Warren Buffett won’t be the CEO of Berkshire Hathaway forever. And Wednesday’s personnel moves show he is thinking about the future of the company.

So this announcement adds some clarity to how succession could work when Buffett inevitably steps down as CEO of the holding company he founded.

Last year, Bloomberg Businessweek outlined why Abel is perhaps the most likely successor to Buffett as CEO of the company, with Abel’s age — 55 to Jain’s 66 — acting as a not insignificant part of this calculation.

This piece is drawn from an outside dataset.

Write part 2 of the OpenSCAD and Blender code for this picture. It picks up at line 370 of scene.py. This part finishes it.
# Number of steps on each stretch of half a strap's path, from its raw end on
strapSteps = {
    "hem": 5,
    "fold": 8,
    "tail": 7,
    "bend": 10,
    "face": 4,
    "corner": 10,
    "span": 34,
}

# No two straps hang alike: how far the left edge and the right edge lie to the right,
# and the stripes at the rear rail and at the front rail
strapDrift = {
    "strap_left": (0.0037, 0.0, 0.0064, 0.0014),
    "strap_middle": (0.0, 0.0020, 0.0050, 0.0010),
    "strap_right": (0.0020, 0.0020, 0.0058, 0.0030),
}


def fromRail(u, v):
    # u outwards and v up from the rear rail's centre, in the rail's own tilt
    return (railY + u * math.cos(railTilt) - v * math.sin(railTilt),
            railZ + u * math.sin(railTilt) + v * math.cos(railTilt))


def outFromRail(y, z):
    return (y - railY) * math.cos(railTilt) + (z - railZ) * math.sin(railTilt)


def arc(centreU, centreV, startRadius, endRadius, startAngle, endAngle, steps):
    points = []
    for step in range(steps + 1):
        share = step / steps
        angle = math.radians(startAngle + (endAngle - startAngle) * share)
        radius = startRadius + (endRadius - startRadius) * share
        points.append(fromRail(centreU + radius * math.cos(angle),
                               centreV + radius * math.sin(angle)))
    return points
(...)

Before the appointment of Abel and Jain to Berkshire’s board, speculation about who would succeed Buffett had also included on Todd Combs and Ted Weschler, the investment managers responsible for Berkshire’s investment portfolio.

But there’s another possibility, which is that the next CEO of Berkshire Hathaway is neither of the four executives mentioned above, but that recent moves to empower independent investment managers and integrate corporate operators into the board of directors is setting the stage for the next CEO, who will come from outside this group.

Back in his 2014 letter to shareholders, Buffett addressed the question of succession writing that he and the board of directors “believe we now have the right person to succeed me as CEO — a successor ready to assume the job the day after I die or step down.” Since this letter there have been no major departures from the senior ranks at Berkshire’s premier operating units.

Buffett added in his 2014 letter that, “Our directors believe that our future CEOs should come from internal candidates whom the Berkshire board has grown to know well. Our directors also believe that an incoming CEO should be relatively young, so that he or she can have a long run in the job.

“Berkshire will operate best if its CEOs average well over ten years at the helm. (It’s hard to teach a new dog old tricks.) And they are not likely to retire at 65 either (or have you noticed?).”

But that the next CEO would have the same corporate landscape that Buffett has enjoyed during his time also seems unlikely. Bringing some of his most highly-touted business operators in Abel and Jain into the boardroom, and giving them the title of vice chair held solely by Charlie Munger, is nothing short of a major management reshuffle relative to how much tends to change at Berkshire Hathaway.

And it is a move clearly aimed at laying the groundwork not only for Buffett to be succeeded, but for Berkshire to look a whole lot different when he’s gone.